I richiami al senso di responsabilità del M5S, sul piano istituzionale, hanno una loro ratio formale ma che mal si coniugano con le pratiche partecipative invocate dai grillini, in nome delle quali buona parte del corpo sociale ha fatto confluire il consenso elettorale.
In sostanza non si può chiedere a Grillo alcuno impegno su una eventuale  alleanza governativa, giacché il punto di riferimento dell’azione parlamentare, così com’è sta accadendo all’Assemblea regionale siciliana, non è il quadro esecutivo istituzionale bensì il cittadino, al quale viene offerta tramite lo strumento della rappresentatività l’accesso al palazzo. Un rapporto siffatto non è semplice da concretizzare perché mancano nuovi spazi extraistituzionali altrettanto legittimati, più legati al territorio che al mondo virtuale, dove la modalità diretta di formazione delle scelte possa essere largamente condivisa e riversata nella spazio istituzionale della rappresentanza. In altri termini, manca quella sorte di legame virtuoso realizzatosi per esempio in Val di Susa,  che vede nelle assemblee della valle il vero soggetto politico decisionale, alle quali si conformano i deliberati ratificanti degli enti locali, i cui amministratori sono espressioni rappresentative di quel conflitto sociale in ragione della loro internità e non già in virtù di uno scambio politico che separa l’eletto dall’elettore.

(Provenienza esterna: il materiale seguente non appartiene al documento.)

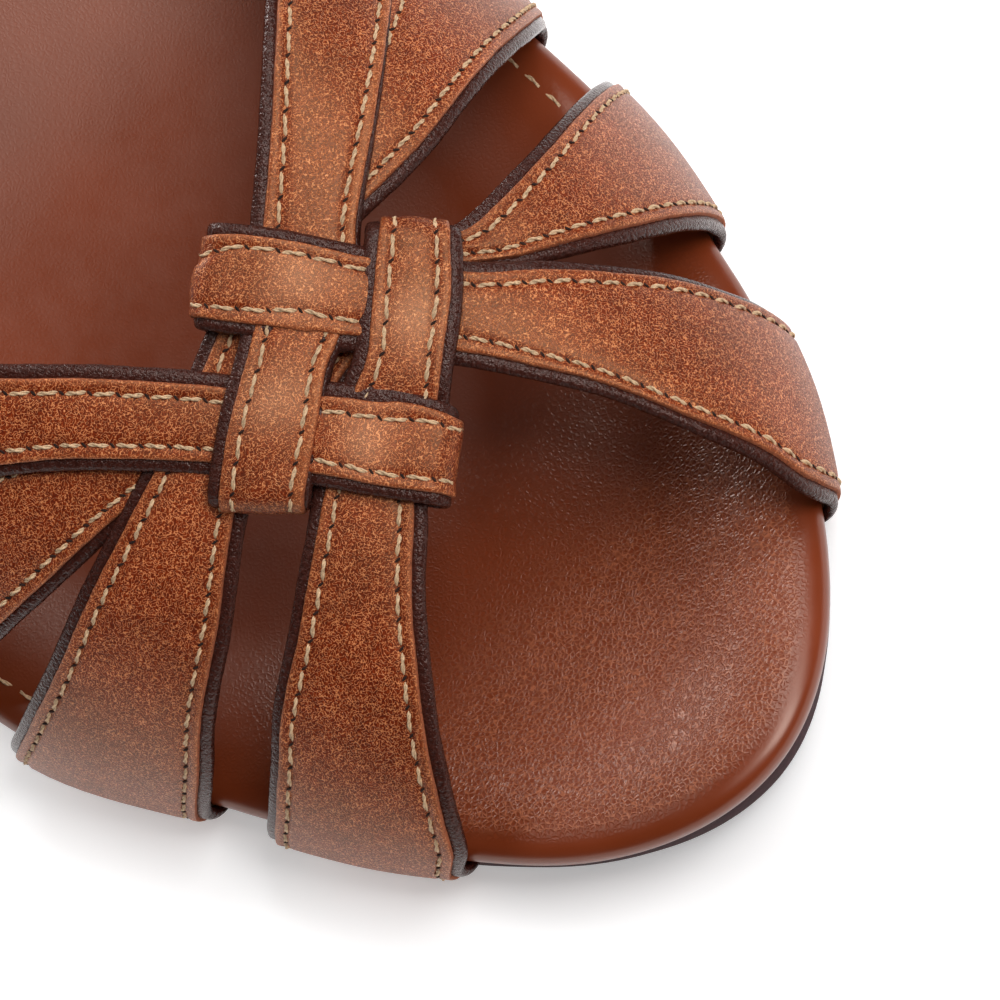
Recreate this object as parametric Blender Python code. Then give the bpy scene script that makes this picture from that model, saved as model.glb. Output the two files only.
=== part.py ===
"""Peep-toe slide heel, right shoe: leather straps woven into a knot, footbed, outsole and heel.

The toe points to -Y, +Z is up and +X is the inner (medial) side of the foot.
Sizes are in millimetres and turned into metres where a vertex is made.
A station is the distance from the back of the heel towards the toe.
A strap's place on the foot is a station and an angle: 0 degrees at the medial edge of the
footbed, 90 on the ridge of the foot and 180 at the lateral edge.
"""
import math
from collections import namedtuple

import bmesh
import bpy
from mathutils import Vector

MM = 0.001

# Driving sizes
LENGTH = 242.0            # back of the heel to the toe tip
CENTRE_X = 4.1            # moves the middle of the overall width to x = 0
TOE_ROUND_FROM = 205.0    # the outline turns in to the toe tip from here
HEEL_ROUND_TO = 28.0      # and to the back of the heel from here
RIDGE_X = 2.0             # the foot's ridge lies a little to the medial side
SIDE_POWER = 0.80         # fullness of the foot's section at its sides
CROWN_POWER = 0.95        # and over its top
CLEARANCE = 0.3           # between pieces that touch

OUTSOLE_THICK = 2.8
OUTSOLE_INSET = 2.4       # the footbed overhangs the outsole by this much
OUTSOLE_BEVEL = 0.5

TUCK_SLOT = 1.6           # height of the slot that takes the straps' skived ends
TUCK_DEPTH = 7.0          # and its depth, from the footbed's widest line
LIP_RADIUS = 2.6          # underside of the footbed's rolled edge
ROLL_WIDTH = 6.5          # upper side of the rolled edge
ROLL_HEIGHT = 2.8
DISH_INSET = 12.0         # the footbed is slightly hollow inside this line
DISH_DEPTH = 0.6
EDGE_Z = OUTSOLE_THICK + TUCK_SLOT + LIP_RADIUS   # widest line of the footbed over the ground

STRAP_THICK = 2.0
SKIVED_THICK = 1.0        # strap ends are thinned where they tuck in under the footbed
TUCK_REACH = 8.0          # length of strap below the footbed's widest line
EDGE_ROUND = 0.6          # rounding of the strap's painted edges

HEEL_BACK = (3.4, 9.0)    # station of the heel block's back, at the sole and at the ground
HEEL_FRONT = (55.0, 44.0)
HEEL_WIDTH = (1.0, 0.84)  # share of the sole's width

STATION_COUNT = 56        # pairs of points along a sole outline
HEEL_RINGS = 6
HEEL_TURNS = (3, 9, 15, 22, 30, 40, 52, 64, 77, 90)   # degrees that space its stations

LastRow = namedtuple("LastRow", "station lateral medial sole top")
# half widths of the footbed, height of the outsole's underside, height of the foot's ridge
LAST = (
    LastRow(0, 26.0, 26.0, 62.0, 74.0),
    LastRow(30, 29.5, 28.5, 59.5, 74.0),
    LastRow(60, 31.0, 28.5, 50.5, 74.0),
    LastRow(90, 34.5, 29.5, 34.5, 72.0),
    LastRow(115, 40.5, 32.5, 19.0, 68.0),
    LastRow(140, 46.8, 38.0, 6.6, 60.0),
    LastRow(160, 49.0, 40.8, 0.9, 51.5),
    LastRow(174, 47.4, 40.4, 0.0, 44.5),
    LastRow(198, 37.9, 35.6, 0.0, 34.0),
    LastRow(210, 32.8, 31.8, 0.3, 29.5),
    LastRow(224, 28.6, 27.6, 1.6, 25.0),
    LastRow(233, 27.2, 25.6, 3.2, 22.5),
    LastRow(242, 25.6, 24.0, 5.5, 20.5),
)

StrapRow = namedtuple("StrapRow", "front_angle front_station rear_angle rear_station lift")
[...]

Molto presto il M5S dovrà affrontare la questione di come poter uscire nell’impasse in cui si trova: da un lato, essere forza parlamentare decisiva nel quadro della democrazia delegata, dall’altro, voler essere forza strumentale di cambiamento al centro del quale v'è la partecipazione diretta del cittadino. Pur tuttavia si deve riconoscere che la soluzione non è un affare politico tutto interno al movimento grillino, ma investe complessivamente il quadro delle forze che ha portato M5S ad essere la prima forza politica del paese e che potrebbe divenire la costituente di un nuovo blocco sociale anticapitalista.